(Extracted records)
╭──

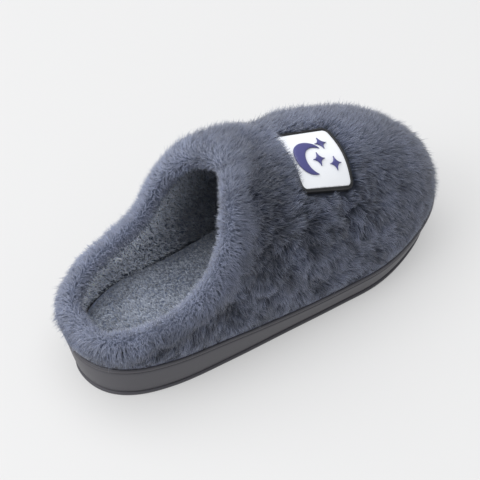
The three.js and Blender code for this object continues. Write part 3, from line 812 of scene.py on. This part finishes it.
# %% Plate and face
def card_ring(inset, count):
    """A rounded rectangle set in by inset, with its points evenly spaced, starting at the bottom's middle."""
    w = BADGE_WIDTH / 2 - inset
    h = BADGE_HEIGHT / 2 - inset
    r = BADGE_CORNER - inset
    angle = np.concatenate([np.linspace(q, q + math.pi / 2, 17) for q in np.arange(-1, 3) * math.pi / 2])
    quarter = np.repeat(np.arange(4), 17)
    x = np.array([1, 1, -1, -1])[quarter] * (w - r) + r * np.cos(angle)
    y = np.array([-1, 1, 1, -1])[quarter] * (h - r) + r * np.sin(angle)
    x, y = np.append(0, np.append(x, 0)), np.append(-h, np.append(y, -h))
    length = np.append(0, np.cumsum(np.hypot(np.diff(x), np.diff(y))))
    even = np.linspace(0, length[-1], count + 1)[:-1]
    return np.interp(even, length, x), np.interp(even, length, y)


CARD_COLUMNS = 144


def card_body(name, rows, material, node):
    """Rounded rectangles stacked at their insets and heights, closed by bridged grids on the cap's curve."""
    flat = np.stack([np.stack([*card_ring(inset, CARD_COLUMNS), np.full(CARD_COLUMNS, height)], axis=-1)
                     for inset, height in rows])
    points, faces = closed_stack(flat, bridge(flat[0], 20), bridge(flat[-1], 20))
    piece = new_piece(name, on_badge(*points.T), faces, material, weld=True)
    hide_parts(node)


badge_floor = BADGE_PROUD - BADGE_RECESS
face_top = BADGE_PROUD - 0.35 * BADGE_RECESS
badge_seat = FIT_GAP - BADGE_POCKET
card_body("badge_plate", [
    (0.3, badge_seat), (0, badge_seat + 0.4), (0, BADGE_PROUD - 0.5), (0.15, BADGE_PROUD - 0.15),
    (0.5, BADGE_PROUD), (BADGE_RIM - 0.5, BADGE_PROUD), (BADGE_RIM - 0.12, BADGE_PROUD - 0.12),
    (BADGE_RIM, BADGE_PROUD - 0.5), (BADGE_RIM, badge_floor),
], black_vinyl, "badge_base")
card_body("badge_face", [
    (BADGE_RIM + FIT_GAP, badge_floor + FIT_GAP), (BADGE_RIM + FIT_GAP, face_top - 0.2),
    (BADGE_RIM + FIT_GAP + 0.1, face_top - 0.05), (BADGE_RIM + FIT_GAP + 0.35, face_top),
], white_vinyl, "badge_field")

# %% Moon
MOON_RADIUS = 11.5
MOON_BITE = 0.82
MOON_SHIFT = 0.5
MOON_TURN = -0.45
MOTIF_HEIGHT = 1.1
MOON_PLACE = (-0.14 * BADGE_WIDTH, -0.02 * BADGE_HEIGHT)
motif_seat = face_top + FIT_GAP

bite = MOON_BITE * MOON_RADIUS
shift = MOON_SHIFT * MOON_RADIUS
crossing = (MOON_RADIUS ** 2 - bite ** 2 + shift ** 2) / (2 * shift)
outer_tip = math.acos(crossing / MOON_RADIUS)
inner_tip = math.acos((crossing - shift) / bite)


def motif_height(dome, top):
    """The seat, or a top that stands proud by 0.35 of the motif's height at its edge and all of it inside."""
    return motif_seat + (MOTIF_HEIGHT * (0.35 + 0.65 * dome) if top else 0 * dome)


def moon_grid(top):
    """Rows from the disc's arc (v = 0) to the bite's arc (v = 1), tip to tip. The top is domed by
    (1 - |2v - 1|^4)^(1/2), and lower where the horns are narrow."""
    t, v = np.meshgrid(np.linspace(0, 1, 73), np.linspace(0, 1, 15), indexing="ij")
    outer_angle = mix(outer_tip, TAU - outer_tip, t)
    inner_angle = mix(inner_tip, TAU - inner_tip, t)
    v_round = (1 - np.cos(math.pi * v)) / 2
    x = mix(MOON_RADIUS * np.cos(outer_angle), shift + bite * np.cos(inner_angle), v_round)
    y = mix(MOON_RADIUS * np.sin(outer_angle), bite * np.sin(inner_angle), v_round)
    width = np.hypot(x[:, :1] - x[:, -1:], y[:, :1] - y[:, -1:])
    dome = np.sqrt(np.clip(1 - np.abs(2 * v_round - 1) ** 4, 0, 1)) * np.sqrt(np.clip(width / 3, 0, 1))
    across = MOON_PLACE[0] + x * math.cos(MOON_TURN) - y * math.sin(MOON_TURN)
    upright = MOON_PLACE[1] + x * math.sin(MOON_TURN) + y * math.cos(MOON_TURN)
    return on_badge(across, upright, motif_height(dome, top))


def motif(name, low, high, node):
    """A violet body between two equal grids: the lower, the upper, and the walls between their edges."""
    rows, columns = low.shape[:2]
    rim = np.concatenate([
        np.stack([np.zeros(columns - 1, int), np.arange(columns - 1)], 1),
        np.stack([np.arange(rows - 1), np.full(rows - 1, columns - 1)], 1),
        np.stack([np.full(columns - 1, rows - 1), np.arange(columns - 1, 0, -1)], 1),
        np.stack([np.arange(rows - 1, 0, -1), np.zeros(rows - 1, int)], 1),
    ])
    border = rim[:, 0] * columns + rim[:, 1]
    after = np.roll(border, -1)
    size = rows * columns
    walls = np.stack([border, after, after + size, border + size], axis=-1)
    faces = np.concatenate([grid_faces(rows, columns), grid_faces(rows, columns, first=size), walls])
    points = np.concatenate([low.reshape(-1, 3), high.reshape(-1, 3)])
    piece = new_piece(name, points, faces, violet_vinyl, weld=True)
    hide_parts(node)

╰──
╭──

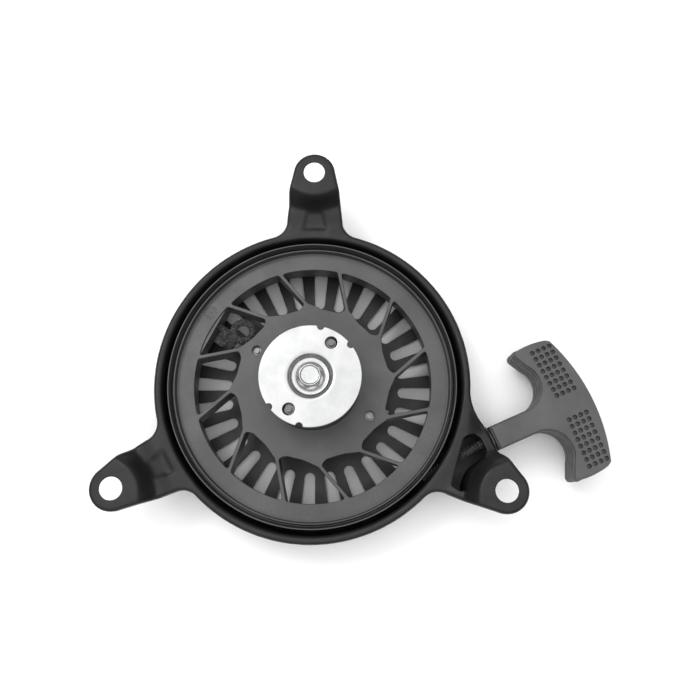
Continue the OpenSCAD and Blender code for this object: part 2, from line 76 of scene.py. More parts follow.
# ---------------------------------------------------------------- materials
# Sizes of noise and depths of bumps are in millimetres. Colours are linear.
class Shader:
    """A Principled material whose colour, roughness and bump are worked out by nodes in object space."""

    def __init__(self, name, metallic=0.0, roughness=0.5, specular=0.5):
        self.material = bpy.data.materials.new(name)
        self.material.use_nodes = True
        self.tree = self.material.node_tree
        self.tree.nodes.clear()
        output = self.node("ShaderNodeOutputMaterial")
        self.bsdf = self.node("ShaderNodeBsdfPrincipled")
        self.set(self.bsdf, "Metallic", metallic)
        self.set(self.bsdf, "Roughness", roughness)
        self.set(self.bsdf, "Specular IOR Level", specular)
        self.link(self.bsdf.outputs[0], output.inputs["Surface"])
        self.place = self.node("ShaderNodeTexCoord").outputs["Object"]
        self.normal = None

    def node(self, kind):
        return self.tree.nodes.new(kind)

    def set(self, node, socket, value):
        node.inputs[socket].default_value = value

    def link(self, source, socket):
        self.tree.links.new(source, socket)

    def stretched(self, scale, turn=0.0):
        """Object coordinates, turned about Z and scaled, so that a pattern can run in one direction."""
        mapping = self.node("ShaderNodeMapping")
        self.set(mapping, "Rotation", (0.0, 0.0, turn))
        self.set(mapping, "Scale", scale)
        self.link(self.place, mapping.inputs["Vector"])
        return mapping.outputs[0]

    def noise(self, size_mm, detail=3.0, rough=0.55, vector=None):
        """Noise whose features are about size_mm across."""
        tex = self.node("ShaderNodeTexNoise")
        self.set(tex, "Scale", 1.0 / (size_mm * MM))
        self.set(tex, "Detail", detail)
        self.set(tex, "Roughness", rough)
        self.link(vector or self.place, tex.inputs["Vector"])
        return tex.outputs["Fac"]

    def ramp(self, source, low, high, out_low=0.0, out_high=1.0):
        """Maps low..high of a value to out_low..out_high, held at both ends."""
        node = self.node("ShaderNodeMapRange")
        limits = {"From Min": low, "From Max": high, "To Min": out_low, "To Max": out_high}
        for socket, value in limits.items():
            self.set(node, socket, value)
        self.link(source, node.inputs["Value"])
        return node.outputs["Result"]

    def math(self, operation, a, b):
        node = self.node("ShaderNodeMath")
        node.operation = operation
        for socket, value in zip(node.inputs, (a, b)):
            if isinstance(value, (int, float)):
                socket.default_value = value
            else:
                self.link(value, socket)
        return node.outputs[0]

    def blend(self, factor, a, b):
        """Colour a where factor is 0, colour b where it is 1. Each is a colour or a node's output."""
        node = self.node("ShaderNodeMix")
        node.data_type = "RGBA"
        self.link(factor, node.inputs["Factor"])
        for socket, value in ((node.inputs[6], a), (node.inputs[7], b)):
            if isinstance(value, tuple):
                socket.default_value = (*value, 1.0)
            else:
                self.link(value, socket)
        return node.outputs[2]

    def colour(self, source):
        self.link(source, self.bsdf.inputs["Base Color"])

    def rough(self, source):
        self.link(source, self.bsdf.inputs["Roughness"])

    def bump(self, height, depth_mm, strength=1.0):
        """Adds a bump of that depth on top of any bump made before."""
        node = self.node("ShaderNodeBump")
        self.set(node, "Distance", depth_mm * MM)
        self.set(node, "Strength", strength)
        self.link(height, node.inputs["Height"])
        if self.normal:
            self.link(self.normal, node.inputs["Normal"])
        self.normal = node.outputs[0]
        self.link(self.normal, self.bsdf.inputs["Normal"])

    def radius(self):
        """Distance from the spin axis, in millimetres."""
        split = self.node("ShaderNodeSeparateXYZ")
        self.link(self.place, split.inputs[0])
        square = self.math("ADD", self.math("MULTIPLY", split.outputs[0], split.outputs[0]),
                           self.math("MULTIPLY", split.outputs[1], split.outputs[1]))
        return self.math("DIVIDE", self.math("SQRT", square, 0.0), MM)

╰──

**EXERCISE AIM**
The lines from the one containing "The three.js and" to the one containing "CARD_COLUMNS = 144", both included, are to be extracted exactly; give no other line.

**RESULT**
The three.js and Blender code for this object continues. Write part 3, from line 812 of scene.py on. This part finishes it.
# %% Plate and face
def card_ring(inset, count):
    """A rounded rectangle set in by inset, with its points evenly spaced, starting at the bottom's middle."""
    w = BADGE_WIDTH / 2 - inset
    h = BADGE_HEIGHT / 2 - inset
    r = BADGE_CORNER - inset
    angle = np.concatenate([np.linspace(q, q + math.pi / 2, 17) for q in np.arange(-1, 3) * math.pi / 2])
    quarter = np.repeat(np.arange(4), 17)
    x = np.array([1, 1, -1, -1])[quarter] * (w - r) + r * np.cos(angle)
    y = np.array([-1, 1, 1, -1])[quarter] * (h - r) + r * np.sin(angle)
    x, y = np.append(0, np.append(x, 0)), np.append(-h, np.append(y, -h))
    length = np.append(0, np.cumsum(np.hypot(np.diff(x), np.diff(y))))
    even = np.linspace(0, length[-1], count + 1)[:-1]
    return np.interp(even, length, x), np.interp(even, length, y)


CARD_COLUMNS = 144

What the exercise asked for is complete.